Pese a la mala fama de los colegios de curas, nunca se me acercó ninguno con ánimo libidinoso, lo cual no sé si debería hacerme sentir aliviado u ofendido por la evidencia de no haber sido nunca un crío atractivo y apetitoso. En Can Culapi no imperaba la libido desviada de los clérigos, sino la grisalla generalizada. Los curas apenas se dedicaban a la docencia, dejando ésta en manos de civiles presuntamente mal pagados, perdedores de la guerra civil en muchos casos, que solo conseguían transmitirte la sensación de que la vida es horrorosa y lo máximo que puedes esperar de ella es un aburrimiento más o menos confortable si no piensas demasiado y no te buscas problemas. Gracias a ellos, cuando cursé el COU en la academia Granés, tuve la impresión de que el claustro estaba compuesto exclusivamente por premios Nobel.
En Can Culapi no había chicas y tampoco se hablaba de ellas: era como si la mitad de la población no existiera. Algunos aventureros precoces se acercaban al cercano colegio Lestonnac para verlas, aunque fuese de lejos, pero yo ni siquiera lo intenté. De ahí las erecciones espontáneas en la Granés cada vez que se me sentaba al lado uno de esos seres extraños y trufados de redondeces que olían tan bien y a los que no sabía muy bien cómo tratar: me temo que no he progresado mucho en los casi cincuenta años transcurridos desde entonces.
Si acabé en un colegio de curas no fue porque mis padres fuesen precisamente unos chupacirios, sino porque estaba cerca de casa y porque, en aquella época, la gente de orden llevaba a sus hijos a la escuela católica. Franquista hasta la médula, mi padre, el coronel, era bastante comecuras y solo respetaba a los capellanes castrenses que convivían con su barragana (o con una “sobrinita” que nunca era la misma, como explicaba él), considerando a los demás, si se me permite la incorrección política, “una pandilla de maricones”. Entre la cercanía al hogar y las obligaciones de un ganador de la guerra, acabé en los escolapios porque sí, como podría haber ido a parar a los salesianos o a los maristas si éstos hubiesen construido un colegio a cinco minutos de la plaza Letamendi (Can Culapi estaba a diez).

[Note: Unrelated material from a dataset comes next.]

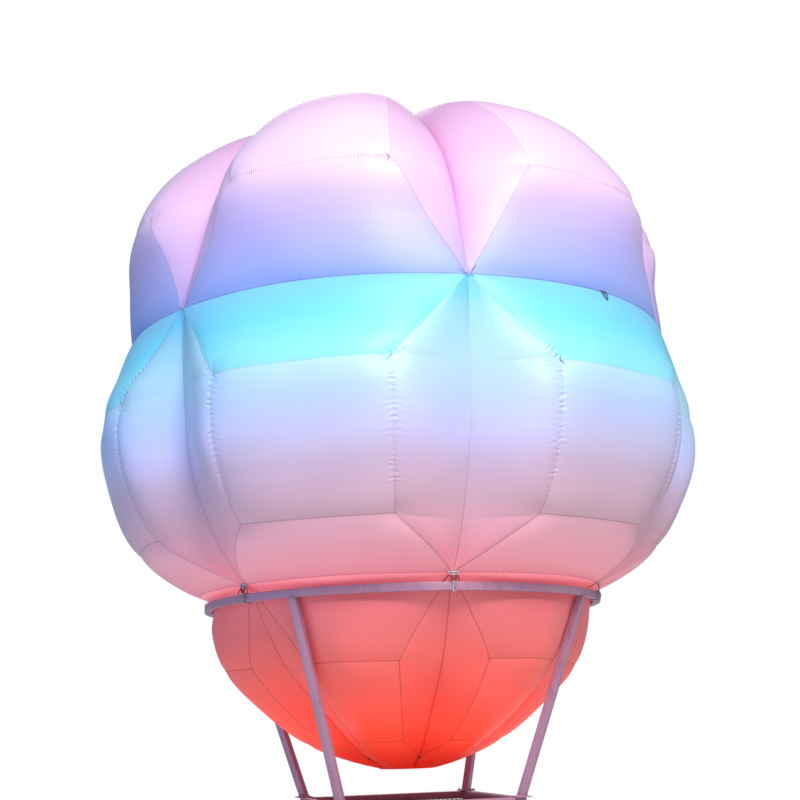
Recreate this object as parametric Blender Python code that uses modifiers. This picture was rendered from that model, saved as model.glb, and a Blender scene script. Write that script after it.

Dudo que esos chicos y chicas con los que me cruzo ahora cuando paso ante mi antiguo colegio hayan oído hablar nunca del padre Altisent. Tampoco creo que canten el himno que ese buen señor compuso para la orden y que atendía por el bonito título de El alma de los niños. Mi amigo Toni Olivé y yo grabamos una versión zarrapastrosa en una máquina que había en el metro de la plaza de Cataluña dentro de una cabina: por unas monedas, cantabas lo que te saliera del níspero y la máquina te entregaba un bonito single. Se lo quedó Toni, un hombre muy capaz de conservarlo. Junto al descubrimiento de Perich, creo que es lo único tangible que saqué de aquellos doce años. Espero que los actuales alumnos de los escolapios de Diputación obtengan algo más a cambio del dinero de sus padres.